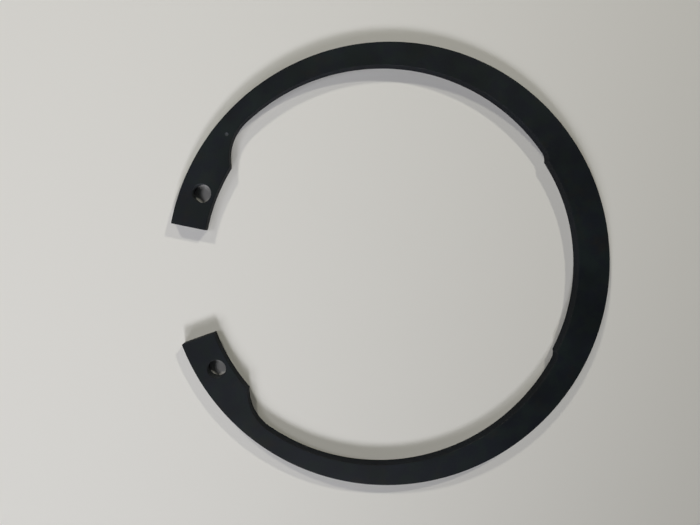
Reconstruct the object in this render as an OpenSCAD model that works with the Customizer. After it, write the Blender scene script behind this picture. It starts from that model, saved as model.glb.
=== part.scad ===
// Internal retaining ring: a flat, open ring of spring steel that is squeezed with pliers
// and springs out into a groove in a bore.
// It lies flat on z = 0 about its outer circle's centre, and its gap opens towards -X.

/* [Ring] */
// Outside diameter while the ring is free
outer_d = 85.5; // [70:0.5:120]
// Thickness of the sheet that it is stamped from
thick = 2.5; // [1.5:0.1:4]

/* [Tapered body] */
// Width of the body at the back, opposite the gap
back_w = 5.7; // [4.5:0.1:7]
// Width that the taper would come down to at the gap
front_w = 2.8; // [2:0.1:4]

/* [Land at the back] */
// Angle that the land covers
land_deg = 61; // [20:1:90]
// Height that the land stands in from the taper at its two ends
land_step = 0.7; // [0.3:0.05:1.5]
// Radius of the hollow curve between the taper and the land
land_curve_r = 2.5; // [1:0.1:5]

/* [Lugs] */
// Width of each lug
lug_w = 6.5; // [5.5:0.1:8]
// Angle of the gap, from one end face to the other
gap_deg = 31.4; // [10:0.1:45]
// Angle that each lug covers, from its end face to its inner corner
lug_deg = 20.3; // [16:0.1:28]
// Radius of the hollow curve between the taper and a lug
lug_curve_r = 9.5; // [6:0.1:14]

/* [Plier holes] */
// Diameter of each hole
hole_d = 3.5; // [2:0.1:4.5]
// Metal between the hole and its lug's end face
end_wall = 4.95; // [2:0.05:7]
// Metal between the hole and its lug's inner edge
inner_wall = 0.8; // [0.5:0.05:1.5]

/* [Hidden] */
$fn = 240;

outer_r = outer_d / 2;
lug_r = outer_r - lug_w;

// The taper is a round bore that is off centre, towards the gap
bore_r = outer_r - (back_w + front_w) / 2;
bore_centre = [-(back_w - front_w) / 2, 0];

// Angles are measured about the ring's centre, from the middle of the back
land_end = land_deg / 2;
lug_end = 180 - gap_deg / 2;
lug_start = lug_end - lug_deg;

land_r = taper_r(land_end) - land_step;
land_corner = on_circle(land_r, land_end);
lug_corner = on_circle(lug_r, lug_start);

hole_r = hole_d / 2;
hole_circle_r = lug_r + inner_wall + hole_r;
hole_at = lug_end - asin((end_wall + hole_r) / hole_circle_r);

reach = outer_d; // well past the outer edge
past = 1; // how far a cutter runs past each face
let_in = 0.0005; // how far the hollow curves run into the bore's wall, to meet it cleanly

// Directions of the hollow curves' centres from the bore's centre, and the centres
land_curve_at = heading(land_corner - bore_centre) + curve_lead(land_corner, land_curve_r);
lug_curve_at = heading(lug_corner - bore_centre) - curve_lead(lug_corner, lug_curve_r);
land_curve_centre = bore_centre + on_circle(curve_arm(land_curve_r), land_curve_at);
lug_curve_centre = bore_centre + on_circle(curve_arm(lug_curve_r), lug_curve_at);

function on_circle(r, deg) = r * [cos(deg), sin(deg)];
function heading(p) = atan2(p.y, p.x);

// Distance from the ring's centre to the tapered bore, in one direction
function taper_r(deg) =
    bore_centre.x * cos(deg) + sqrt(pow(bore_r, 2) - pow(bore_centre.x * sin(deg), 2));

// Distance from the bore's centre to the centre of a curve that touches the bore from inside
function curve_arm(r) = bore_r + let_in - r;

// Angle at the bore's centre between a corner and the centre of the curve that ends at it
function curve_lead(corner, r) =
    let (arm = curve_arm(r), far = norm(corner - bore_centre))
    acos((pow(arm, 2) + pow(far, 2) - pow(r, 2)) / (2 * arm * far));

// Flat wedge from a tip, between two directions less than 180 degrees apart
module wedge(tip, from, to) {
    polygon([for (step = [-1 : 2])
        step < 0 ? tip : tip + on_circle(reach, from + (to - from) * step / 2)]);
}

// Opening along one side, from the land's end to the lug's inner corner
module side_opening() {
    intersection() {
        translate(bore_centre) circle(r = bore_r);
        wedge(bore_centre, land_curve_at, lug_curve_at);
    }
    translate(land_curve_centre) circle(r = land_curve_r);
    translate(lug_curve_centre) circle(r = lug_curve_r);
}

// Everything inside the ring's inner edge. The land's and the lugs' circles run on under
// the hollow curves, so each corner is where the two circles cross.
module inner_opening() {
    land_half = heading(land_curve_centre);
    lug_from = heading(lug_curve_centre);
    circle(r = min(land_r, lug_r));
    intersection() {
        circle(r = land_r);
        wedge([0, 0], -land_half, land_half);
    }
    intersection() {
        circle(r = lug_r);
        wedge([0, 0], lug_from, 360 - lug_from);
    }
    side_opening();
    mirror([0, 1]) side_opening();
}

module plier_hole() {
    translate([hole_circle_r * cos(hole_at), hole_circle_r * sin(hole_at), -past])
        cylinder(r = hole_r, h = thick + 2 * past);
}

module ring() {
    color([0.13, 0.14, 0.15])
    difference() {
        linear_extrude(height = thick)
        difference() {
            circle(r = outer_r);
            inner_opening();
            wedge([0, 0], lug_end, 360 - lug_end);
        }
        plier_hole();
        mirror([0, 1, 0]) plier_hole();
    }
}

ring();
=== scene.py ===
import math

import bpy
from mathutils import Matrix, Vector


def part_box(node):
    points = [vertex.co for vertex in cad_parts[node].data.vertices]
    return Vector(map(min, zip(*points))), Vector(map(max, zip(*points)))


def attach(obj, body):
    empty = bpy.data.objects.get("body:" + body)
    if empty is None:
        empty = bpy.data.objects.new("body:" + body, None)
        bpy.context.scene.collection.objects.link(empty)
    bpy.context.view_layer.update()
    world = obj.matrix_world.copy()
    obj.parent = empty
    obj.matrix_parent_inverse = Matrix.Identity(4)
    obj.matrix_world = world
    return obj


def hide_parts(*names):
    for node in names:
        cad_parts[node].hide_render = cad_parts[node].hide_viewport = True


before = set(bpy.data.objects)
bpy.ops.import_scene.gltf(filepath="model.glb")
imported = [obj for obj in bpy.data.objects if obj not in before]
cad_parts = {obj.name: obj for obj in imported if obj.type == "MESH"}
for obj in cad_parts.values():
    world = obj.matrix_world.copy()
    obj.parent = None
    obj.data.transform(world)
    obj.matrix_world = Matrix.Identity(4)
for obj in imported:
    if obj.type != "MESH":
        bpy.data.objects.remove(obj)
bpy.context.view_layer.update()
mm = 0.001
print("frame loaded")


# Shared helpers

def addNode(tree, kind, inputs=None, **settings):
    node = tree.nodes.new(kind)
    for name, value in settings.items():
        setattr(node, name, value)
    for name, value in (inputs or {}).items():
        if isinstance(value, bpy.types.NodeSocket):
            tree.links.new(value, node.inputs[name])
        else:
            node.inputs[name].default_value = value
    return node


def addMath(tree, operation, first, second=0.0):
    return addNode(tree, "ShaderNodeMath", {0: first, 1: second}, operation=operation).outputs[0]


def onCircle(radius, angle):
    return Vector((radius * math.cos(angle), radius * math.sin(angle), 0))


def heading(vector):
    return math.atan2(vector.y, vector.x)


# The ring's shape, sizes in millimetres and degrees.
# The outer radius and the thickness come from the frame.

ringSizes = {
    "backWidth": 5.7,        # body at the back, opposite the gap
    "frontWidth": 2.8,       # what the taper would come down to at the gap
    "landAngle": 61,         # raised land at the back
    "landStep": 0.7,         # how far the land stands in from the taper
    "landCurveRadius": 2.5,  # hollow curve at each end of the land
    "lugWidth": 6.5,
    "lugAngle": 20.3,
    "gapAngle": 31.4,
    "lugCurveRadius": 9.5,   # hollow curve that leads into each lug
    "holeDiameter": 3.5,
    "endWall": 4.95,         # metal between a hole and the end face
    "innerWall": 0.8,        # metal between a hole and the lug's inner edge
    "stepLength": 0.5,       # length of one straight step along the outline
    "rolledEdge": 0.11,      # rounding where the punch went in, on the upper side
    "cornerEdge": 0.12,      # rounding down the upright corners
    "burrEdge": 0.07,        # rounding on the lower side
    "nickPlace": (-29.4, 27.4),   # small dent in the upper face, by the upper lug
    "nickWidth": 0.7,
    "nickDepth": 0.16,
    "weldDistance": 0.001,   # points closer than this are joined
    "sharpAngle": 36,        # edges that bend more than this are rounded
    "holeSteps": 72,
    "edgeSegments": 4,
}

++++

# Do this:
Exactly the lines from the line containing "linear_extrude(height = thick)" to the line containing "obj.parent = empty", both included, are to be set down; no other line belongs in the answer.

# Result for this task:
        linear_extrude(height = thick)
        difference() {
            circle(r = outer_r);
            inner_opening();
            wedge([0, 0], lug_end, 360 - lug_end);
        }
        plier_hole();
        mirror([0, 1, 0]) plier_hole();
    }
}

ring();
=== scene.py ===
import math

import bpy
from mathutils import Matrix, Vector


def part_box(node):
    points = [vertex.co for vertex in cad_parts[node].data.vertices]
    return Vector(map(min, zip(*points))), Vector(map(max, zip(*points)))


def attach(obj, body):
    empty = bpy.data.objects.get("body:" + body)
    if empty is None:
        empty = bpy.data.objects.new("body:" + body, None)
        bpy.context.scene.collection.objects.link(empty)
    bpy.context.view_layer.update()
    world = obj.matrix_world.copy()
    obj.parent = empty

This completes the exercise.